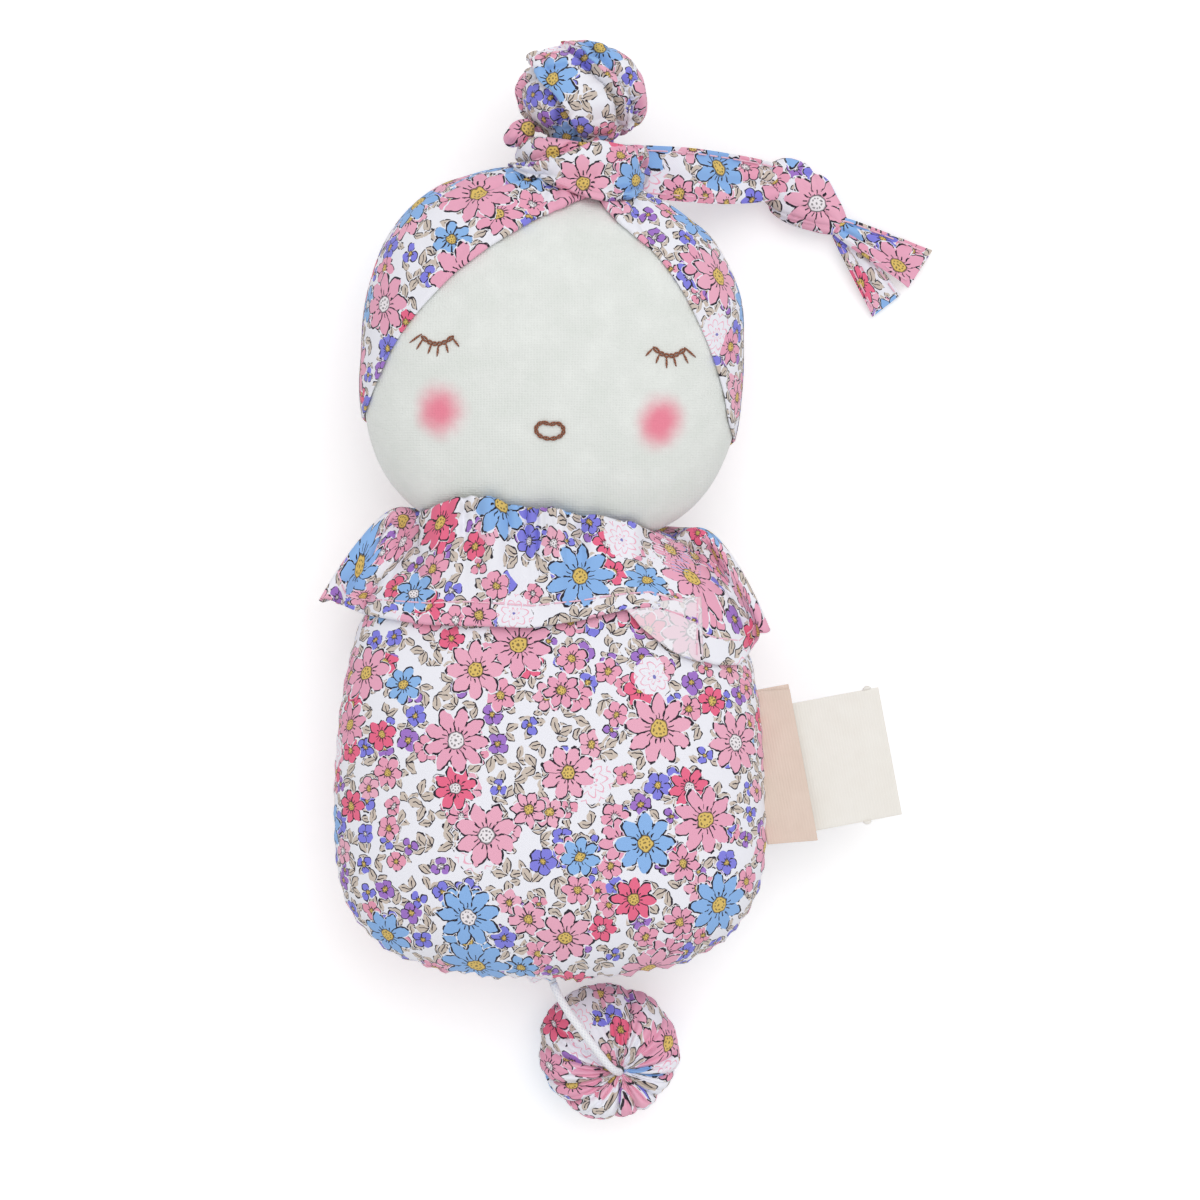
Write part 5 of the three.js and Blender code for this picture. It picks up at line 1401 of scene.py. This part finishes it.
# %% Collar
collar_place = Matrix.Translation((0, 73.5 * mm, 28.8 * mm)) @ Matrix.Rotation(radians(-4), 4, "Z")
neck_ring, roll_ring, hem_ring = (32, 0, 17.4), (41, 5.5, 26), (54.5, -21.5, 28.4)
bend_ring = [1.35 * b - 0.175 * (a + c) for a, b, c in zip(neck_ring, roll_ring, hem_ring)]
roll_line = [(-60, 66), (-50, 70), (-42, 74.5), (-33, 77.5), (-28, 78.8), (-23.5, 81), (-19, 81.6),
             (-14, 80.3), (-4.5, 78.5), (5, 77.5), (14, 76), (23.5, 73.7), (34, 70.5), (43, 68), (60, 64)]
hem_line_up = [(-58, 57.5), (-56, 56.7), (-46.5, 52.5), (-30, 50), (-4, 49.2), (7.5, 51),
               (19, 53.7), (25, 54.5), (37, 50.5), (47, 46), (52.5, 47), (60, 50)]
turned_drop = [(36.4, 0), (37.2, 9), (41, 8.5), (47, 6), (52.5, 0.5)]
roll_at = 0.28
waves_round, gathers_round = 13, 47
squareness = 2 / 2.4


def read_off(line, x):
    return float(np.interp(x, [row[0] for row in line], [row[1] for row in line]))


def signed_power(value, exponent):
    return copysign(abs(value) ** exponent, value)


def chest(x, y):
    """The height of the body's front under a point, above the table."""
    return seam_height + surface_height(body_form, x, y)


def chin(x, y):
    """The height of the face over a point, above the table."""
    local = head_place.inverted() @ Vector((x, y, 0))
    if outline_share(head_form, local.x, local.y) >= 1:
        return 0.0
    return head_place.translation.z + surface_height(head_form, local.x, local.y)


def ring_point(angle, fall):
    """The collar as it stands freely round the neck."""
    width, rise, depth = ((1 - fall) ** 2 * a + 2 * fall * (1 - fall) * b + fall ** 2 * c
                          for a, b, c in zip(neck_ring, bend_ring, hem_ring))
    ripple = 1.9 * fall ** 2 * sin(waves_round * angle + 0.8 * sin(3 * angle))
    pressed = 1 - 0.9 * sin(angle) ** 2 if sin(angle) < 0 else 1
    gathers = 0.6 * sin(gathers_round * angle + 2 * sin(5 * angle)) * (1 - eased(fall, 0, 0.7))
    across = (width + (ripple + gathers) * pressed) * signed_power(cos(angle), squareness)
    up_depth = (depth + (ripple + gathers) * pressed) * signed_power(sin(angle), squareness)
    return collar_place @ (Vector((across, rise + 0.5 * ripple * cos(waves_round * angle), up_depth)) * mm)


def front_point(angle, fall):
    """The collar where it rolls over under the chin and lies on the chest, down to its hem at fall 1."""
    reach = 40 + 15 * eased(fall, 0, 1)
    x = reach * signed_power(cos(angle), squareness)
    roll, hem = read_off(roll_line, x), read_off(hem_line_up, x)
    heading = atan2(x, 112 - roll)
    folds = 0.9 * creased(58 * heading + 5 * sin(7 * heading + 1), 0.7)
    folds += 0.7 * sin(61 * heading + 4 * sin(9 * heading))
    slow = sin(15 * heading + 1.4) + 0.5 * sin(27 * heading + 0.3)
    e = max(0.0, (fall - roll_at) / (1 - roll_at))
    if fall < roll_at:
        y = roll - 8.5 * ((roll_at - fall) / roll_at) ** 1.5
    else:
        y = roll - (roll - hem) * e ** 0.95 - read_off(turned_drop, x) * eased(e, 0.5, 1)
    y += (0.22 * folds + 0.4 * slow) * exp(-((e / 0.3) ** 2)) * (fall / roll_at if fall < roll_at else 1)
    top = max(chin(x * mm, roll * mm), chest(x * mm, roll * mm)) / mm + 3.2
    bed = chest(x * mm, y * mm) / mm + 1.9
    if fall < roll_at:
        z = top - 9 * ((roll_at - fall) / roll_at) ** 2
    else:
        z = top + (bed - top) * e ** 1.25 + 1.6 * sin(pi * e) ** 2
    z += 0.95 * folds * exp(-(((e - 0.12) / 0.34) ** 2)) + 0.9 * slow * sin(pi * min(1.0, 0.25 + 0.75 * e))
    z += 0.7 * dents(Vector((x, y, 0)), 9, 21) * eased(e, 0, 0.5)
    return Vector((x, y, z)) * mm


def collar_point(angle, fall):
    front = eased(sin(angle), 0.04, 0.42)
    spot = ring_point(angle, fall)
    if front > 0:
        spot = spot.lerp(front_point(angle, fall), front)
        spot.z = max(spot.z, chest(spot.x, spot.y) + 1.0 * mm, chin(spot.x, spot.y) + 0.8 * mm)
    spot.z = max(spot.z, 0.9 * mm)
    return spot


around_count, fall_count = 720, 56
hem_run = [0.0]
for step in range(around_count):
    turns = [tau * (step + more) / around_count - pi / 2 for more in (0, 1)]
    ends = [Vector((54.5 * signed_power(cos(turn), 0.8333), 30 * signed_power(sin(turn), 0.8333)))
            for turn in turns]
    hem_run.append(hem_run[-1] + (ends[1] - ends[0]).length * mm)
turns_run = np.linspace(0, 1, around_count + 1)


def collar_flat(turn, up):
    return (float(np.interp(turn, turns_run, hem_run)) + 0.53, 0.36 - (0.5 - up) * 39 * mm)


collar = grid_cloth("collar", around_count, fall_count,
                    lambda turn, up: collar_point(turn * tau - pi / 2, 0.5 - up), collar_flat)
worked(collar, "WELD", merge_threshold=0.01 * mm)
edited(collar, lambda: bpy.ops.mesh.normals_make_consistent(inside=False))
worked(collar, "SOLIDIFY", thickness=fold_thickness, offset=0)
in_print(collar, "collar_frill")

# %% Turned corner of the collar
fold_line = Vector((18.2, 54.6)), Vector((37.4, 56.8))
free_edge = Vector((22.5, 49.6)), Vector((37.9, 40.6))


def corner_spot(right, up):
    """A place on the turned corner, from its fold line down to its free edge, seen from above."""
    down = 0.5 - up
    spot = fold_line[0].lerp(fold_line[1], right).lerp(free_edge[0].lerp(free_edge[1], right), down) * mm
    spot.y -= 1.6 * mm * sin(pi * right) * down
    return spot


def corner_place(right, up):
    spot = corner_spot(right, up)
    return (spot.x, spot.y, chest(spot.x, spot.y) + (1.3 + 0.5 * sin(pi * (0.5 - up))) * mm)


def corner_flat(right, up):
    spot = corner_spot(right, up)
    return (spot.x + 0.2, spot.y * 1.1 + 0.1)


turned_corner = grid_cloth("collar_turned_corner", 32, 32, corner_place, corner_flat)
worked(turned_corner, "SOLIDIFY", thickness=0.5 * mm, offset=0)
finished(turned_corner, "doll", wrong_side)

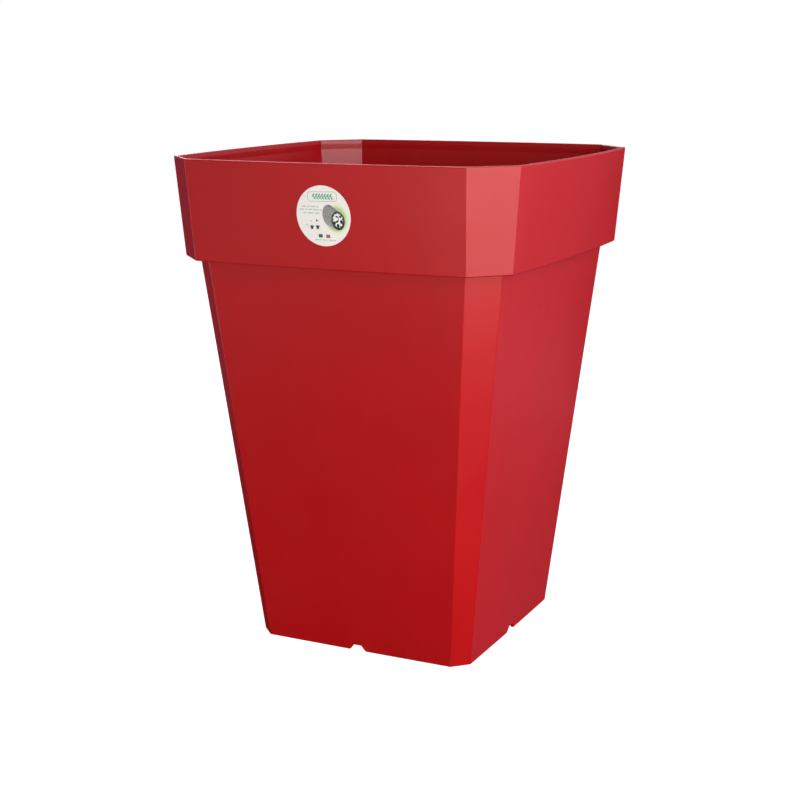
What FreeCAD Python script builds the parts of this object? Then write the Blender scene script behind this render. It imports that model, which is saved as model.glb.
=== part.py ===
"""Tall square plant pot with a stepped collar, a water reserve under a loose grid, and a label.

Frame: origin at the middle of the foot, on the ground; +Z up; -Y is the side with the label.
All sizes are millimetres.
"""

import FreeCAD, Part
import math
import os

import Sketcher

V = FreeCAD.Vector

# The driving dimensions: alias and value. A cross-section of the pot is a square of half width
# *_half with its corners cut off: *_flat is half the length of a side between the cut corners,
# and *_bow is how far the middle of a side stands out.
SIZES = [
    # pot shell, outside
    ("height", 520.0),
    ("ledge_level", 416.8),
    ("foot_half", 124.1),
    ("foot_flat", 108.3),
    ("foot_bow", 0.5),
    ("body_half", 170.6),
    ("body_flat", 143.1),
    ("body_bow", 4.4),
    ("collar_half", 183.7),
    ("collar_flat", 149.9),
    ("collar_bow", 5.2),
    ("rim_half", 192.4),
    ("rim_flat", 153.6),
    ("rim_bow", 7.6),
    # pot shell, inside
    ("wall", 3.0),
    ("floor_under", 12.0),
    ("floor_top", 15.0),
    ("bead_depth", 5.0),
    ("bead_slope", 6.0),
    ("bead_stand", 0.6),
    # drain notches in the foot edge
    ("notch_wide", 19.0),
    ("notch_top", 9.0),
    ("notch_tall", 6.2),
    # bosses and ribs under the floor
    ("outlet_reach", 75.0),
    ("plug_bore", 9.0),
    ("tube_bore", 11.0),
    ("boss_wall", 4.0),
    ("boss_level", 6.0),
    ("rib_thick", 2.4),
    ("rib_level", 9.0),
    # rounded edges of the shell
    ("edge_round", 1.5),
    ("lip_round", 1.2),
    ("inner_round", 2.5),
    # label
    ("label_side", 5.4),
    ("label_drop", 50.2),
    ("label_radius", 29.4),
    ("label_gap", 0.02),
    ("label_thick", 0.2),
    # reserve grid
    ("grid_level", 70.0),
    ("grid_thick", 3.0),
    ("grid_gap", 2.5),
    ("scallop_radius", 7.0),
    ("scallop_pitch", 38.0),
    ("leg_reach", 107.0),
    ("leg_radius", 7.0),
    ("leg_wall", 1.8),
    ("cup_reach", 60.0),
    ("cup_hole", 26.6),
    ("collar_ring", 2.0),
    ("collar_ring_deep", 7.0),
    ("petal_inner", 17.0),
    ("petal_outer", 28.0),
    ("petal_half_angle", 28.0),
    ("small_hole", 3.6),
    ("small_hole_reach", 84.0),
    ("small_hole_angle", 13.0),
    # wick cups
    ("cup_top_radius", 26.0),
    ("cup_foot_radius", 19.0),
    ("cup_wall", 1.8),
    ("cup_lift", 3.5),
    ("cup_flange", 30.5),
    ("cup_flange_thick", 2.0),
    ("slot_wide", 3.2),
    ("slot_low", 8.0),
    ("slot_tall", 30.0),
    # overflow tube and drain plugs
    ("fit_gap", 0.05),
    ("tube_wall", 2.0),
    ("tube_top", 55.0),
    ("tube_notch", 5.0),
    ("head_level", 3.4),
    ("head_overhang", 2.6),
    ("plug_top", 17.0),
    ("plug_lead", 1.0),
    ("grip_level", 1.2),
    ("grip_thick", 3.0),
]
VALUE = dict(SIZES)
SIDES = 4
CUP_SLOTS = 8
LONG_EDGE = 50.0
SAME_LEVEL = 0.05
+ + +
=== SET EXERCISE ===
Your task is to give again the lines from the one containing "What FreeCAD Python" to the one containing "V = FreeCAD.Vector", both lines included, exactly and without anything added.

=== RESPONSE ===
What FreeCAD Python script builds the parts of this object? Then write the Blender scene script behind this render. It imports that model, which is saved as model.glb.
=== part.py ===
"""Tall square plant pot with a stepped collar, a water reserve under a loose grid, and a label.

Frame: origin at the middle of the foot, on the ground; +Z up; -Y is the side with the label.
All sizes are millimetres.
"""

import FreeCAD, Part
import math
import os

import Sketcher

V = FreeCAD.Vector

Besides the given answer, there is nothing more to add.